May 20, 2014

A set of long-standing federal regulations that have been overlooked for years may lead to the closing of the petting zoo at Swan Lake State Park, a popular spot for kids and their parents just southeast of Carroll.

Under those regulations, Carroll County Conservation, which manages the park, would be required to obtain a permit for the petting zoo, pay a member of its staff to be present during the zoo's operating hours and install an additional fence 3 feet from the existing fence to ensure no one can touch the animals while the zoo is closed.

The regulations that are being enforced by the U.S. Department of Agriculture are a part of licensing requirements included in the Animal Welfare Act of 1966, which protects animals that aren't raised for food or fiber - such as fur and wool.

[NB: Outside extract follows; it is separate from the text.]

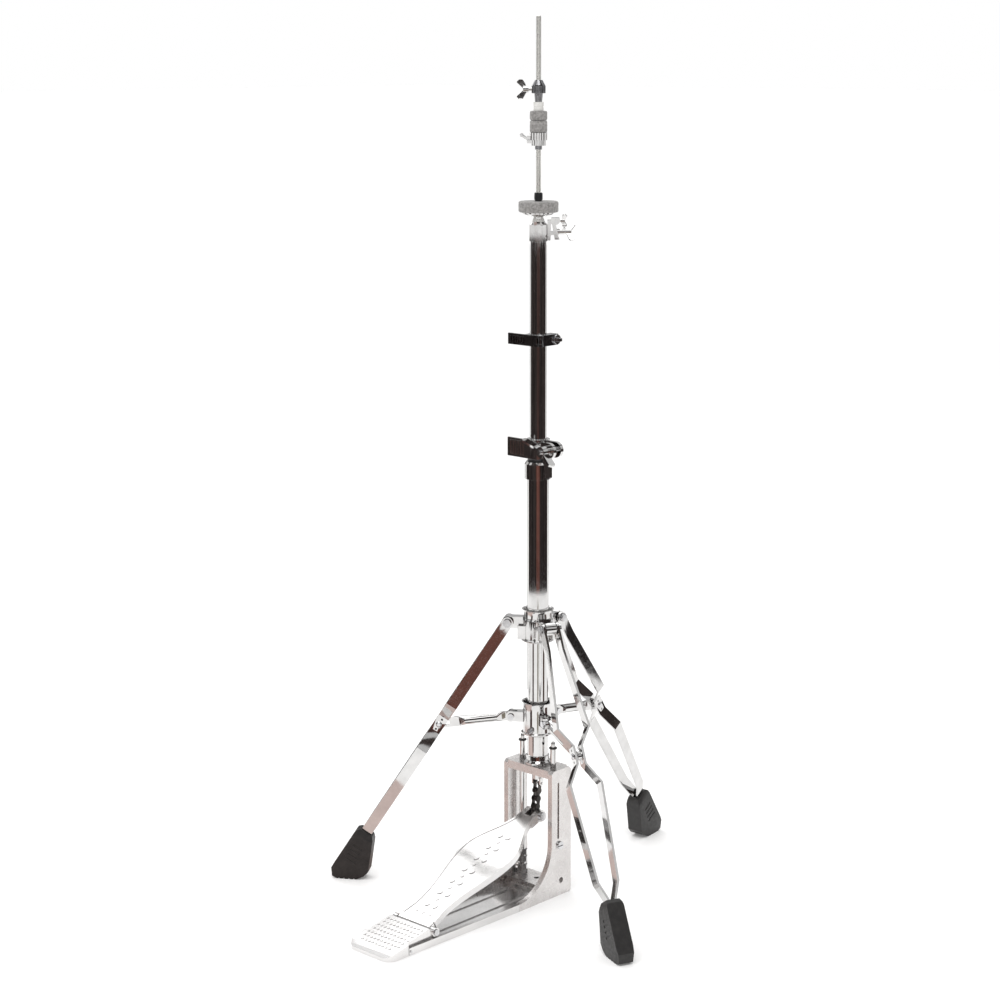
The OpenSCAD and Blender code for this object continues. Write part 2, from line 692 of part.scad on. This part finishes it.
// A leg hangs along -Z from its hinge, with X outwards and Y across.
module on_leg(a) rotate([0, 0, a]) translate([leg_r, 0, leg_z]) rotate([0, -leg_angle, 0]) children();

module strap() {
  n = len(strap_path) - 1;
  difference() {
    union() {
      rotate([90, 0, 90]) translate([0, 0, -strap_w / 2]) linear_extrude(strap_w) polygon(concat(
        [for (p = strap_path) [p[1], -p[0]]],
        [for (i = [n:-1:0]) [strap_path[i][1] + strap_t, -strap_path[i][0]]]
      ));
      rod_y(strap_w / 2, strap_path[0][1], strap_path[0][1] + strap_t);
    }
    rod_y(3.07, 0, 20);
    for (s = [-8, 0, 8]) translate([0, 0, s - rivet_s]) rod_y(s == 0 ? 2.25 : 1.5, 0, 12);
  }
}

module leg(a) color([0.8, 0.8, 0.82]) on_leg(a) {
  strap();
  mirror([0, 1, 0]) strap();
}

module leg_left() leg(legs[0]);
module leg_right() leg(legs[1]);
module leg_rear() leg(legs[2]);

module rivets(a) color([0.7, 0.7, 0.72]) on_leg(a) translate([0, 0, -rivet_s]) {
  rod_y(2.2, -4 - strap_t, 4 + strap_t);
  for (side = [0, 180]) rotate([0, 0, side]) translate([0, 4 + strap_t, 0]) rotate([-90, 0, 0])
    cylinder(r1 = 4.4, r2 = 2.6, h = 2);
}

module rivets_left() rivets(legs[0]);
module rivets_right() rivets(legs[1]);
module rivets_rear() rivets(legs[2]);

function sole(e) = -(leg_z + e * sin(leg_angle)) / cos(leg_angle);

module foot(a) color([0.07, 0.07, 0.07]) on_leg(a) difference() {
  w = foot_w / 2;
  inset = strap_w / 2;
  intersection() {
    rotate([90, 0, 0]) translate([0, 0, -w]) linear_extrude(foot_w) polygon([
      [-10, -foot_top], [9.5, -foot_top], [13.5, -foot_top - 5], [13.5, sole(13.5) + 19],
      [6, sole(6) + 4], [-2, sole(-2)], [9 - foot_reach, sole(9 - foot_reach)],
      [2 - foot_reach, sole(2 - foot_reach) + 6], [-foot_reach, sole(-foot_reach) + 14],
      [-14.5, -foot_top - 5]
    ]);
    rotate([90, 0, 90]) translate([0, 0, -50]) linear_extrude(100) polygon([
      [3 - w, -foot_top], [w - 3, -foot_top], [w, -foot_top - 9], [w, -foot_top - 62],
      [w - 3, -foot_top - 90], [3 - w, -foot_top - 90], [-w, -foot_top - 62], [-w, -foot_top - 9]
    ]);
  }
  box(-inset, inset, -3 - strap_t, 3 + strap_t, -379, -foot_top + 1);
  for (x = [-22:6:2]) translate([x, 0, sole(x)]) rotate([0, leg_angle, 0]) box(-1, 1, -w - 1, w + 1, -1, 1.6);
  for (z = [0:3]) both_sides_y() box(-9 - z, 6, w - 0.8, w + 1, -foot_top - 25 - z * 7, -foot_top - 22 - z * 7);
}

module both_sides_y() {
  children();
  mirror([0, 1, 0]) children();
}

module foot_left() foot(legs[0]);
module foot_right() foot(legs[1]);
module foot_rear() foot(legs[2]);

module brace(a) color([0.8, 0.8, 0.82])
  rotate([0, 0, a]) translate([brace_r, 0, brace_z]) rotate([0, brace_drop, 0]) difference() {
    union() {
      rod_y(6.3, -2, 2);
      box(0, 10, -2, 2, -6.3, 6.3);
      hull() {
        box(9.5, 10, -2, 2, -6.3, 6.3);
        rod_x(brace_d / 2, 20, 20.5);
      }
      rod_x(brace_d / 2, 20, brace_l - 36);
      hull() {
        rod_x(brace_d / 2, brace_l - 36.5, brace_l - 36);
        box(brace_l - 25, brace_l - 24.5, -2, 2, -6.8, 6.8);
      }
      box(brace_l - 25, brace_l, -2, 2, -6.8, 6.8);
      translate([brace_l, 0, 0]) rod_y(6.8, -2, 2);
    }
    rod_y(2.56, -4, 4);
    hull() for (x = [-10.3, 0]) translate([brace_l + x, 0, 0]) rod_y(3.7, -4, 4);
  }

module brace_left() brace(legs[0]);
module brace_right() brace(legs[1]);
module brace_rear() brace(legs[2]);

pedal_frame();
cross_plate();
base_plate();
heel_plate();
heel_pin();
spring_columns();
base_fasteners();
lower_tube();
tube_foot();
tube_bush();
tube_clamp();
clamp_wing();
post_left();
post_right();
post_ring_left();
post_ring_right();
footboard();
toe_bolt();
pull_rod();
rod_connector();
chain_outer();
chain_inner();
upper_tube();
ferrule();
seat_neck();
seat_sleeve();
tilt_bracket();
tilt_wing();
shift_wing();
seat_dish();
seat_felt();
clutch_barrel();
clutch_nut();
clutch_felts();
clutch_bottom();
clutch_wing();
clutch_lever();
lock_band();
lock_pin();
lock_gate();
lock_key_screw();
leg_collar();
leg_lugs();
leg_bolts();
brace_collar();
brace_lugs();
brace_bush();
brace_bolts();
leg_left();
leg_right();
leg_rear();
rivets_left();
rivets_right();
rivets_rear();
foot_left();
foot_right();
foot_rear();
brace_left();
brace_right();
brace_rear();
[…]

The Carroll County petting zoo sits on the east side of the park and most often has goats but has had pigs and other animals in the past.

The licensing fee - which ranges from $30 to $300 depending on the animals - and fence is not an issue, said Jason Christensen, county conservation director.

In past year the conservation board has spent between $800 and $900 in feed for all of the animals at the park, including the bison and eagle, not just animals in the petting zoo.

"But we would have to have a paid staff member to sit over there while the petting zoo is open, and with our small staff that's just not feasible for us to do," Christensen said.

Christensen said having volunteers work the petting zoo could be a remedy for the issue, but he said USDA inspectors do not recommend the use of volunteers in the case of possible lawsuits.

Some local leaders view the issue as overregulation by the federal government.

"The licensing I'm OK with, but the other requirements are ridiculous," Carroll County Supervisor Dan Nieland said. "They're just not feasible."

Nieland said lawmakers should adopt a so-called "inherent risk" law - which, for example, exempts county fair officials from lawsuits if fairgoers are injured by an animal at the fair - to cover attractions such as local petting zoos.

"I think there needs to be something like this for these petting zoos," Nieland said. "If you and your child are willing to walk in there and pet these animals, you're willing to take the risk that one of them might bump you or knock you over.

"There needs to be some kind of regulation that way, rather than going ahead and staffing it because you're not going to be able to stop those things anyway."

In the past there have been no known incidents where an animal in the petting zoo has harmed a person or vice versa.

Carroll resident Andy Geary, in an interview at Swan Lake last week, said he has mixed feelings about the closure of the petting zoo.

"My kids are going to be bummed," Geary said. "However, with safety and regulations I can understand where they're not going to have the money, and there are a lot of safety issues without someone there full time."

There are currently no animals in the petting zoo, and it will continue to stay closed until the conservation board finds a way to remedy the current situation.

"I would like to see it stay open because it has been a staple out at Swan Lake, and it's fun to bring the kids out, let them get outside, run around and feed the goats," Christensen said. "It's something that has always been there, and you kind of expect to see it when you go out there, but the regulations are kind of prohibitive to having it."

The future of the petting zoo will be decided at the next board meeting on June 2. If the board decides they will not be able to open the petting zoo, Christensen said, the board will then discuss what will be done with the area. Currently the board doesn't have any concrete ideas, however, Christensen said he would like to see something kid friendly replace the petting zoo.